Improperly Owning Property Jointly
Joint ownership of property (referred to as owning property in “joint tenancy” or as “joint tenants”) can be an effective and efficient way to hold and transfer property at death. However, it should not be used in all cases. Joint ownership can have very undesirable consequences in second marriage situations or where a couple is expected to have an estate tax liability.
Inadequate Planning with Life Insurance
Oftentimes clients simply don’t own enough life insurance (to cover the loss of income of the deceased or to pay for the interest of a deceased in a closely-held business). When there is life insurance it may not be properly managed. The policy’s beneficiary designation may not be coordinated with the rest of the client’s estate plan. Or the policy may not have a named contingent beneficiary. Or the beneficiary may be the insured’s “estate” subjecting the policy proceeds to probate and potentially to the claims of creditors. The death benefit may be paid too soon (before the beneficiary is mature enough to manage the money) or in the wrong way (outright rather than in trust). The policy may be owned in a manner that increases the client’s estate tax liability.
Failing to Provide for Adequate Liquidity on Death.
At death cash is often needed to pay income taxes, estate taxes, probate or other administration expenses, debts, living expenses of the heirs, operating expenses of the family farm or business, charitable pledges or other specific gifts. Adequate liquidity can be particularly important if you own a farm or other business as liquid assets can be a source of inheritance for the non-farm heirs or those that won’t be participating in the business after your death.
Choosing the Wrong Fiduciary
Choosing the wrong executor, successor trustee, or attorney-in-fact (to act under a power of attorney) can be disastrous.
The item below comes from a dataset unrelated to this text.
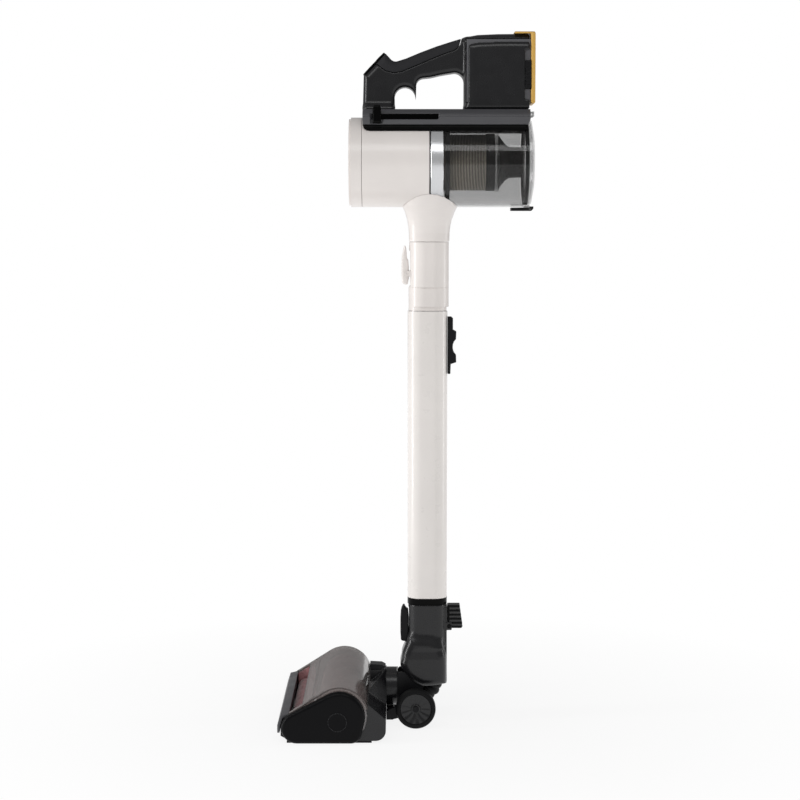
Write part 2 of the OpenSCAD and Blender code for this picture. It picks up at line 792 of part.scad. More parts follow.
module grip_side(s) {
    shell = concat(
        [[-84, deck_z + 0.1], [60, deck_z + 0.1], [60, 897.9]],
        [for (i = [len(PAD_LINE) - 1:-1:0]) PAD_LINE[i]],
        [PANEL_SEAT[0], panel_foot]
    );
    pack = [[46, deck_z + 0.1], [pack_x[1], deck_z + 0.1], [pack_x[1], 899.6], [110.5, 899.6],
            [110.5, 900.9], [89, 900.5], [64, 898.6], [46, 895.6]];
    difference() {
        union() {
            plate_y(shell, grip_half_y, s * grip_half_y / 2);
            intersection() {
                plate_y(pack, pack_half_y, s * pack_half_y / 2);
                translate([0, 0, deck_z - 1]) linear_extrude(120) pack_section();
            }
        }
        plate_y(GRIP_OPENING, 80);
        block([pack_room[0], -pack_room[1], pack_room[2][0]],
            [pack_x[1] + 1, pack_room[1], pack_room[2][1]]);
        block([52, -24, 806], [pack_x[1] + 1, 24, 810]);
        plate_y([[-28, 838], [-10, 850], [16, 853], [44, 853], [44, 880], [22, 868], [3.6, 861],
            [-28, 847]], 2 * grip_half_y - 6);
        // Room for the circuit board and the buttons
        block([-80.5, -12.4, 806], [-52, 12.4, 842]);
        on_panel() translate([0, 0, -30]) {
            translate([14, 0, 0]) cylinder(r = 6.4, h = 40);
            block([24, -9, 20], [34, 9, 40]);
        }
        // Recess for the pack's latch
        block([122.6, s * 26.3 - 2.3, 828], [pack_x[1] + 1, s * 26.3 + 2.3, 866]);
    }
}

module pack_section() {
    corner_r = 13;
    for (s = [-1, 1]) translate([46 + corner_r, s * (pack_half_y - corner_r)]) circle(r = corner_r);
    translate([46, corner_r - pack_half_y]) square([20, 2 * (pack_half_y - corner_r)]);
    translate([46 + corner_r, -pack_half_y]) square([pack_x[1] - 46 - corner_r, 2 * pack_half_y]);
}

module handle_left() {
    color(CHARCOAL) at_wand() intersection() {
        grip_side(-1);
        block([-100, -60, 790], [150, -0.02, 910]);
    }
}

module handle_right() {
    color(CHARCOAL) at_wand() intersection() {
        grip_side(1);
        block([-100, 0.02, 790], [150, 60, 910]);
    }
}

module grip_pad() {
    color(SOFT_BLACK) at_wand() difference() {
        plate_y(concat(PAD_LINE, [for (i = [len(TOP_LINE) - 1:-1:0]) TOP_LINE[i]], [PANEL_SEAT[1]]),
            2 * grip_half_y);
        // Room for the rocker's rib
        on_panel() block([27, -9, -3.9], [31, 9, -2.9]);
    }
}

module on_panel() {
    translate([panel_foot[0], 0, panel_foot[1]]) rotate([0, -panel_a, 0]) children();
}

module control_panel() {
    color(GLOSS_BLACK) at_wand() on_panel() difference() {
        block([0.3, -12.5, -panel_t], [panel_len - 0.1, 12.5, 0]);
        translate([14, 0, -5]) cylinder(r = 6.2, h = 10);
        block([24.2, -8.8, -5], [33.8, 8.8, 5]);
    }
}

module power_button() {
    color(SOFT_BLACK) at_wand() on_panel() translate([14, 0, -2.8]) cylinder(r = 5.8, h = 3.4);
}

module mode_rocker() {
    color(SOFT_BLACK) at_wand() on_panel() {
        block([24.7, -8.3, -2.2], [33.3, 8.3, 0.5]);
        translate([29, 0, -2.2]) rotate([90, 0, 0]) cylinder(r = 1.2, h = 16, center = true);
    }
}

module circuit_board() {
    color("#2F5D3A") at_wand() {
        block([-79.5, -0.8, 808], [-53, 0.8, 840]);
        for (z = [812, 822, 832]) block([-74, 0.8, z], [-64, 2.6, z + 6]);
    }
}

// ---- Hand unit: battery -----------------------------------------------------------------

cell_r = 9.1;
cell_len = 65;

// Recess a latch sinks into; grown by wall, the material kept round it
module latch_recess(s, wall) {
    block([123.4 - wall, s * pack_case[1] - latch_sink - wall, 828.9 - wall],
        [pack_case[0][1] + 1, s * pack_case[1] + latch_sink + wall, 865.1 + wall]);
}

module battery_case() {
    color(SOFT_BLACK) at_wand() difference() {
        block([pack_case[0][0], -pack_case[1], pack_case[2][0]],
            [pack_case[0][1], pack_case[1], pack_case[2][1]]);
        difference() {
            block([pack_case[0][0] + case_wall, case_wall - pack_case[1], pack_case[2][0] + case_wall],
                [pack_case[0][1] - case_wall, pack_case[1] - case_wall, pack_case[2][1] - case_wall]);
            for (s = [-1, 1]) latch_recess(s, case_wall);
        }
        for (s = [-1, 1]) latch_recess(s, 0);
    }
}

module battery_cells() {
    color("#3C6FA5") at_wand() for (i = [0:3], s = [-1, 1])
        translate([61.5 + 19 * i, s * 10.5, 815]) cylinder(r = cell_r, h = cell_len);
}

module battery_end_plate() {
    color(ORANGE) at_wand() {
        difference() {
            block([plate_x[0], -27.6, 810.5], [plate_x[1], 27.6, 901]);
            for (s = [-1, 1]) block([plate_x[0] - 1, s * 25.9 - 2.7, 827], [134.8, s * 25.9 + 2.7, 867]);
        }
        block([111, -22, 900], [plate_x[1], 22, 902.8]);
    }
}

module battery_latch(s) {
    at_wand() difference() {
        block([124, s * 26.6 - 1.4, 829.5], [134.4, s * 26.6 + 1.4, 864.5]);
        for (i = [0:5]) block([123, s * 27.9 - 0.4, 834 + 4.6 * i], [131, s * 27.9 + 0.4, 835.6 + 4.6 * i]);
    }
}

module battery_latch_left() { color(SOFT_BLACK) battery_latch(-1); }
module battery_latch_right() { color(SOFT_BLACK) battery_latch(1); }

// ---- Drawing ----------------------------------------------------------------------------

rear_housing();
wheel_carrier();
sole_plate();
clear_hood();
end_cap_left();
end_cap_right();
front_bumper();
drive_motor();
motor_pulley();
drive_belt();
brush_core();
brush_tufts();
front_roller();
roller_lock_knob();
roller_release();
wheel_left();
wheel_right();
swivel_yoke();
pivot_pins();
neck_shell();
neck_button();
foot_pedal();
bellows_hose();
tube_end_ring();
outer_tube();
length_slider();
inner_tube();
lower_collar();
upper_collar();
release_latch();
motor_housing();
inlet_neck();
trim_ring();
chassis_rail();
handle_left();
handle_right();
grip_pad();
control_panel();
power_button();
mode_rocker();
circuit_board();
suction_motor();
impeller();
exhaust_cap();
hepa_filter();
compactor_lever();
compactor_ring();
dust_bin();
bin_lid();
lid_latch();
mesh_screen();
screen_collar();
cyclone_bell();
battery_case();
battery_cells();
battery_end_plate();
battery_latch_left();
battery_latch_right();
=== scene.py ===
"""Looks of the cordless stick vacuum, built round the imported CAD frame.

Lengths in the builders are millimetres, with X measured from the wand's axis and Z from the floor,
as in the CAD source; place() turns them into the frame's metres.
"""

from math import asin, atan2, copysign, cos, degrees, hypot, pi, radians, sin, tan

import bmesh
import bpy
import numpy as np
import openvdb
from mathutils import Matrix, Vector


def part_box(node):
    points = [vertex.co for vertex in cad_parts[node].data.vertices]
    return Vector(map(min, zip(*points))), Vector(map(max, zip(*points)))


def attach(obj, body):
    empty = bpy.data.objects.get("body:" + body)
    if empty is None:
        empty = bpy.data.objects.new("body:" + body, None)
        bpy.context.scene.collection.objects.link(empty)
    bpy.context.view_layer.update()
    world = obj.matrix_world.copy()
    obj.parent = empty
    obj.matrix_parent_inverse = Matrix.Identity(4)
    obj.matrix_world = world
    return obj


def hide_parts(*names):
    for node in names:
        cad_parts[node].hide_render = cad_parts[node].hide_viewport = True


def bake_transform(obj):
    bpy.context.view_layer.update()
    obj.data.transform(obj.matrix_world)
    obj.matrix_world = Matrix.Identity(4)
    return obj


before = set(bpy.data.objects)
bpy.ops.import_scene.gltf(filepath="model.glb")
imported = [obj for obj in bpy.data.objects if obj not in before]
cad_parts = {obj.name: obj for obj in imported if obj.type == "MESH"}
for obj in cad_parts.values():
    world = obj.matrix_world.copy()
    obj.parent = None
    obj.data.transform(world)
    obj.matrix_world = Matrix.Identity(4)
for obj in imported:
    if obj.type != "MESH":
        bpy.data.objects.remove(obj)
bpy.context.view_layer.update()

MM = 0.001
TUBE_LO, TUBE_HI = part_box("outer_tube")
WAND_X = (TUBE_LO.x + TUBE_HI.x) / 2


def span(node, axis):
    """Lowest and highest coordinate of a CAD node along an axis."""
    lo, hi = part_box(node)
    shift = WAND_X if axis == 0 else 0.0
    return (lo[axis] - shift) / MM, (hi[axis] - shift) / MM


def middle(node, axis):
    return sum(span(node, axis)) / 2


def half_height(node):
    lo, hi = span(node, 2)
    return (hi - lo) / 2


# Stations read from the frame
BARREL_R = half_height("trim_ring")
BARREL_Z = middle("trim_ring", 2)
HEAD_HALF = span("end_cap_right", 1)[1]
TUBE_X = span("outer_tube", 0)[1]
TUBE_Y = span("outer_tube", 1)[1]
WHEEL_R = middle("wheel_left", 2)
WHEEL_C = (middle("wheel_left", 0), WHEEL_R)
HOOD_C = (middle("brush_core", 0), middle("brush_core", 2))
OVAL_POINTS = 96
AXIS_R = 0.05  # where a turned profile meets its axis
SIDES = ((-1, "left"), (1, "right"))


# ---- Mesh builders ----


def place(points):
    """Points in millimetres as an array in the frame's metres."""
    out = np.asarray(points, float).reshape(-1, 3) * MM
    out[:, 0] += WAND_X
    return out


def add_object(name, data):
    obj = bpy.data.objects.new(name, data)
    bpy.context.scene.collection.objects.link(obj)
    return obj


def make_object(name, points, faces, sharp=35.0):
    mesh = bpy.data.meshes.new(name)
    mesh.from_pydata(place(points).tolist(), [], [list(f) for f in faces])
    mesh.validate()
    bm = bmesh.new()
    bm.from_mesh(mesh)
    bmesh.ops.remove_doubles(bm, verts=bm.verts, dist=2e-6)
    bmesh.ops.recalc_face_normals(bm, faces=bm.faces)
    bm.to_mesh(mesh)
    bm.free()
    obj = add_object(name, mesh)
    mesh.shade_smooth()
    mesh.set_sharp_from_angle(angle=radians(sharp))
    return obj


def loft(name, rings, caps=True, sharp=35.0, looped=False):
    """Skin through rings of equally many points, capped or looped."""
    count = len(rings[0])
    faces = []
    for r in range(len(rings) - (not looped)):
        a, b = r * count, (r + 1) % len(rings) * count
        faces += [(a + i, a + (i + 1) % count, b + (i + 1) % count, b + i) for i in range(count)]
    if caps and not looped:
        faces.append(tuple(range(count)))
        faces.append(tuple(range((len(rings) - 1) * count, len(rings) * count)))
    return make_object(name, [p for ring in rings for p in ring], faces, sharp)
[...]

First and foremost, the selection of an appropriate fiduciary involves choosing someone who is honest, trustworthy, and will always act with your best interests in mind. When choosing a fiduciary, you should make sure they will be able to competently perform the necessary duties and that they will have time to do the job. You should avoid choosing someone who may have a conflict of interest or who does not get along with other family members.
Failing to Have a Will or Other Appropriate Dispositive Documents
If you die without a will, the Minnesota (or Wisconsin) laws of intestate succession will determine how your estate is distributed. The distribution provided by the state intestacy laws may not be consistent with your objectives.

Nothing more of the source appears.